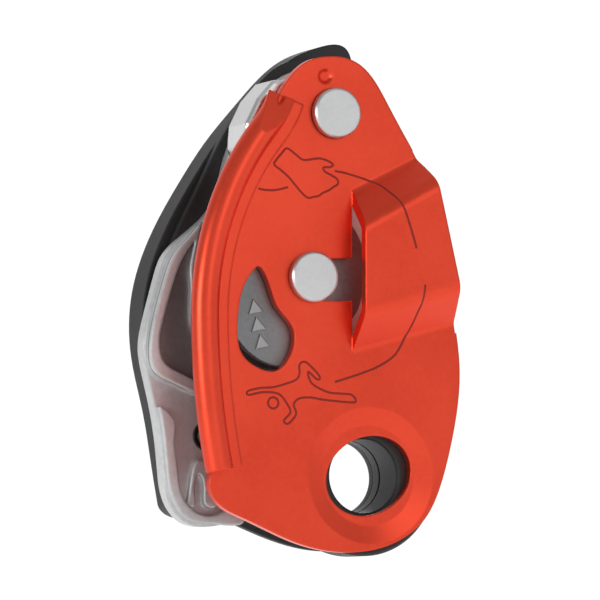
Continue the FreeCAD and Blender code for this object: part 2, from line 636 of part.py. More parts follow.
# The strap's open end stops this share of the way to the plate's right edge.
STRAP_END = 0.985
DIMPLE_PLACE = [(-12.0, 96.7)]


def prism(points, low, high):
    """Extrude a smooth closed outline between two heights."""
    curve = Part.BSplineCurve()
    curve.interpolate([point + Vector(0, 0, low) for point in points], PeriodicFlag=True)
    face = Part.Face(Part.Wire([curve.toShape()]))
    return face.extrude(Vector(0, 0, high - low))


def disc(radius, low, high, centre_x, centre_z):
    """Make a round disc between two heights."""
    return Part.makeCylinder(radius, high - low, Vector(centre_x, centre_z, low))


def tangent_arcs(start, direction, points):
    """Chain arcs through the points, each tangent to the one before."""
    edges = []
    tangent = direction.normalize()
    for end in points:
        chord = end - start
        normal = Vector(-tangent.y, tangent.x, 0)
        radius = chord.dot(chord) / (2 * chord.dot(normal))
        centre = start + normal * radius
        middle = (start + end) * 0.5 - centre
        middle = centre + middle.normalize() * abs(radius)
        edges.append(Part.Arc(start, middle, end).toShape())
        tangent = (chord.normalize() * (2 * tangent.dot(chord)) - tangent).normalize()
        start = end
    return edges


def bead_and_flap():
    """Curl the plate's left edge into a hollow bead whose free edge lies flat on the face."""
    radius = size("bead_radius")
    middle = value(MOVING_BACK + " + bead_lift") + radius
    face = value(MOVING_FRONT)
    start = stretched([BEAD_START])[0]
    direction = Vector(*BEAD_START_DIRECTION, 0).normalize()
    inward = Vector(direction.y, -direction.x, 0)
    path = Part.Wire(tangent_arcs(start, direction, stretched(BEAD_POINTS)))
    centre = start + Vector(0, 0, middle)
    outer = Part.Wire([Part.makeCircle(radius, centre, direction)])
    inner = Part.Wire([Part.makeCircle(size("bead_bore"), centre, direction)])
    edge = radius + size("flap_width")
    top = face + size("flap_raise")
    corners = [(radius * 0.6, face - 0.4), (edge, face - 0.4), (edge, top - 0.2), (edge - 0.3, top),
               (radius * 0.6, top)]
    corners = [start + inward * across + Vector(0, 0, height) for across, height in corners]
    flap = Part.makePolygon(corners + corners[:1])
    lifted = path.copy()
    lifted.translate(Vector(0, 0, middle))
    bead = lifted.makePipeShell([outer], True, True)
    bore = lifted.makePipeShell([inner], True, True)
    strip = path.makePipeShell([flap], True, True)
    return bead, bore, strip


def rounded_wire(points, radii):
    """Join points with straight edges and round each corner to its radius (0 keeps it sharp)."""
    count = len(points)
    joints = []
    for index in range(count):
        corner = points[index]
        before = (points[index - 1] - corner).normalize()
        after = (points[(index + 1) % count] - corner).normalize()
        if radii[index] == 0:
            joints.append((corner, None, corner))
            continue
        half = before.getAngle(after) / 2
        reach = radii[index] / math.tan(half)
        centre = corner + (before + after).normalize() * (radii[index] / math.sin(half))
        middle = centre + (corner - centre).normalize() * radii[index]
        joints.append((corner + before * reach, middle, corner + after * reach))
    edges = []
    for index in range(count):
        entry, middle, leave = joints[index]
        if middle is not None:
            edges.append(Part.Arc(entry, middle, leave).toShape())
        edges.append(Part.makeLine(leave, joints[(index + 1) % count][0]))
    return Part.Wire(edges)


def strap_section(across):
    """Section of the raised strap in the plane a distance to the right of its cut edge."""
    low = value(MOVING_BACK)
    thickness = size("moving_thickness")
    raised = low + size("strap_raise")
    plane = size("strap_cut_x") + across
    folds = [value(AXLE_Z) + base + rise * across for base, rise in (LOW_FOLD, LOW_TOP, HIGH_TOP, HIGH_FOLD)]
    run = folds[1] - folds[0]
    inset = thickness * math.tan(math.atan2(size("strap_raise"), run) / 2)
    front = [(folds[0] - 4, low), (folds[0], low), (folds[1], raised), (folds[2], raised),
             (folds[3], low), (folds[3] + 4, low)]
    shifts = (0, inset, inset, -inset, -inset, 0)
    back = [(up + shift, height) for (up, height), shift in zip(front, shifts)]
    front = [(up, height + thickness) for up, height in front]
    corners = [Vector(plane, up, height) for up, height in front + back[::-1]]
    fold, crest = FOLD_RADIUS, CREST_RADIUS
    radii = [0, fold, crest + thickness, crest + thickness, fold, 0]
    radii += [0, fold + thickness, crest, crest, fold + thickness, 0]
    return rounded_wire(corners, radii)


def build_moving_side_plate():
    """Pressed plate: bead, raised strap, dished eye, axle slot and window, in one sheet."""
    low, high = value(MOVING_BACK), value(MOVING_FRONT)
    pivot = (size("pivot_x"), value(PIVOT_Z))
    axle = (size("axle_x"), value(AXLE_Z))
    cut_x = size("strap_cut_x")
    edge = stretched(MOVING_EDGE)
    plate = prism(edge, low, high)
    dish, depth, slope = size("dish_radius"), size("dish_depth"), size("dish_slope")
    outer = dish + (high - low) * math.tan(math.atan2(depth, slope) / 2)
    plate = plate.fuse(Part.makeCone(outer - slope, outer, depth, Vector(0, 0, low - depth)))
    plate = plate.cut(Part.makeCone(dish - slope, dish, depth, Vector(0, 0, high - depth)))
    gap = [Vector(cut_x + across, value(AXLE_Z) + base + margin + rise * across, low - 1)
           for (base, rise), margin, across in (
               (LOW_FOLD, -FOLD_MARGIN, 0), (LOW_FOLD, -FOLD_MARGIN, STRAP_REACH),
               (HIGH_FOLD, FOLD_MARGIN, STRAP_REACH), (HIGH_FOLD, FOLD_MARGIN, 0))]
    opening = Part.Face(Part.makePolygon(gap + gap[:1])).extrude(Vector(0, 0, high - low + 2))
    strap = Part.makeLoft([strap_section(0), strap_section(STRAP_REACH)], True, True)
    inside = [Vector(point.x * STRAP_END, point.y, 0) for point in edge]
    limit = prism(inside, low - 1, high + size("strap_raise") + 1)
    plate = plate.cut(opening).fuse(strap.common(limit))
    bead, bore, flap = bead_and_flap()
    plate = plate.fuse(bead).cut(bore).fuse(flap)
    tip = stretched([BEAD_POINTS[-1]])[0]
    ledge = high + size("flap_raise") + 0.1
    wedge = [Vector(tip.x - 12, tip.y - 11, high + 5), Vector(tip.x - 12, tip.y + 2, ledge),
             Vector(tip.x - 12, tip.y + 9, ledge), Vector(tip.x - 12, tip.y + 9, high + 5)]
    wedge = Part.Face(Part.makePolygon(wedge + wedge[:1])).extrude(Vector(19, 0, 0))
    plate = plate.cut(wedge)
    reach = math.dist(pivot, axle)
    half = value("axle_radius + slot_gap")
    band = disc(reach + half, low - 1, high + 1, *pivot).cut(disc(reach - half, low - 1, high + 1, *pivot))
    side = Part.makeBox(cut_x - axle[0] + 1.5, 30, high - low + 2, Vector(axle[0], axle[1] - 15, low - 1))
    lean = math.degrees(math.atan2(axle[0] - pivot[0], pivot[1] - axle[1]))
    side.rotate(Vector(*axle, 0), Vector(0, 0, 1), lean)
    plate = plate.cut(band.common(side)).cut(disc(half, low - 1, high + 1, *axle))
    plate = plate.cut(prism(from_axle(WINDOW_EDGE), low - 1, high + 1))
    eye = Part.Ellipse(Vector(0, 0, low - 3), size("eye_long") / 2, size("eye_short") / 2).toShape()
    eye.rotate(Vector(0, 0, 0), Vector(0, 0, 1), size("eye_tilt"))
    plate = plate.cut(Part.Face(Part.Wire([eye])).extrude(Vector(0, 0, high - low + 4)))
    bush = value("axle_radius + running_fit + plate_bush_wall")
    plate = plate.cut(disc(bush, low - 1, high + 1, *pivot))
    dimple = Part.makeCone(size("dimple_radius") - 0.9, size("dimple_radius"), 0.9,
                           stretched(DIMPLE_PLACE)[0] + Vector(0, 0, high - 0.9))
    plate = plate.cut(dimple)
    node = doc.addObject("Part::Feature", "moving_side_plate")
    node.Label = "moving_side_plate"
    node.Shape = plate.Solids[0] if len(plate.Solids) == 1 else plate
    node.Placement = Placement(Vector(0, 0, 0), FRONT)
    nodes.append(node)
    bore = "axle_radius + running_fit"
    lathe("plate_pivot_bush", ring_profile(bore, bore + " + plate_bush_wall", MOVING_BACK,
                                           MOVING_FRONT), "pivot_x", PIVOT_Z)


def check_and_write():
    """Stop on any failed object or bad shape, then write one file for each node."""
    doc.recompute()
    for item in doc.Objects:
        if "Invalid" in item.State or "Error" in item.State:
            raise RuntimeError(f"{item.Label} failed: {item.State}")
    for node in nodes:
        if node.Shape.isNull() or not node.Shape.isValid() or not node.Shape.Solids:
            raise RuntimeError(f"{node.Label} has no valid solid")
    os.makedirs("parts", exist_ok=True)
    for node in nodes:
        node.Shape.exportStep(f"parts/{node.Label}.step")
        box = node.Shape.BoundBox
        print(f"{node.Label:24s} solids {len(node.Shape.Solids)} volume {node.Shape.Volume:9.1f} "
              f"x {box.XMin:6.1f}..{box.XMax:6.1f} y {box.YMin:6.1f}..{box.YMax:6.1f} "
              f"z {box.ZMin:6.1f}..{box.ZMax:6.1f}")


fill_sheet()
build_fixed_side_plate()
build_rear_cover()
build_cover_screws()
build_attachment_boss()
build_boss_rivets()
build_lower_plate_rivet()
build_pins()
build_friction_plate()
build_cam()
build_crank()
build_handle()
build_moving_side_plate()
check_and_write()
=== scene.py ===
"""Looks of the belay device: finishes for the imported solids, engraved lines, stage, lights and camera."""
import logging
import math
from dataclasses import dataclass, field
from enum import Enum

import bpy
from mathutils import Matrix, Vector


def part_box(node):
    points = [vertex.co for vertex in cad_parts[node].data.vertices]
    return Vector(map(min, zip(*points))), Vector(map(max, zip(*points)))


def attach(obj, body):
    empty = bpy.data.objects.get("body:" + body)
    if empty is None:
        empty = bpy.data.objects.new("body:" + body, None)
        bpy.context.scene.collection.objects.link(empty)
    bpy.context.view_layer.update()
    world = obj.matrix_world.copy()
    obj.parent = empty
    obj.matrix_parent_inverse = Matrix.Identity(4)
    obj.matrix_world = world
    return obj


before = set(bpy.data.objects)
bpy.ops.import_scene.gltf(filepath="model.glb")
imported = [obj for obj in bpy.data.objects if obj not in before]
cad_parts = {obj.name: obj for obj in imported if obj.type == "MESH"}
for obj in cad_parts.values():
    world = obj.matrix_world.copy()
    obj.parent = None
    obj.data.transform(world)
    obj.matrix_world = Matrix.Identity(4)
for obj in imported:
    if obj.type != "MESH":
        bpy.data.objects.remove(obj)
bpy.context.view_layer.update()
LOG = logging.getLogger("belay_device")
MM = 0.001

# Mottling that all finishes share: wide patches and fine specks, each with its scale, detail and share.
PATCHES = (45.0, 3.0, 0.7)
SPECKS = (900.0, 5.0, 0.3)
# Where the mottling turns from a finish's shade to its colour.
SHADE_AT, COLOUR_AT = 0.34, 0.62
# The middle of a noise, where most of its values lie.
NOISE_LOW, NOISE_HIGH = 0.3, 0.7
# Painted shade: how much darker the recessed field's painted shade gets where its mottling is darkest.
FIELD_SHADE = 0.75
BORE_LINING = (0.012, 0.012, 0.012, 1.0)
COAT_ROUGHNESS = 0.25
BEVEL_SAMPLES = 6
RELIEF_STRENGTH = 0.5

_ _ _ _

Short problem — Write down exactly the span of lines above from the one containing "fill_sheet()" to the one containing "zip(*points))), Vector(map(max, zip(*points)))", both ends included.

Expected answer —
fill_sheet()
build_fixed_side_plate()
build_rear_cover()
build_cover_screws()
build_attachment_boss()
build_boss_rivets()
build_lower_plate_rivet()
build_pins()
build_friction_plate()
build_cam()
build_crank()
build_handle()
build_moving_side_plate()
check_and_write()
=== scene.py ===
"""Looks of the belay device: finishes for the imported solids, engraved lines, stage, lights and camera."""
import logging
import math
from dataclasses import dataclass, field
from enum import Enum

import bpy
from mathutils import Matrix, Vector


def part_box(node):
    points = [vertex.co for vertex in cad_parts[node].data.vertices]
    return Vector(map(min, zip(*points))), Vector(map(max, zip(*points)))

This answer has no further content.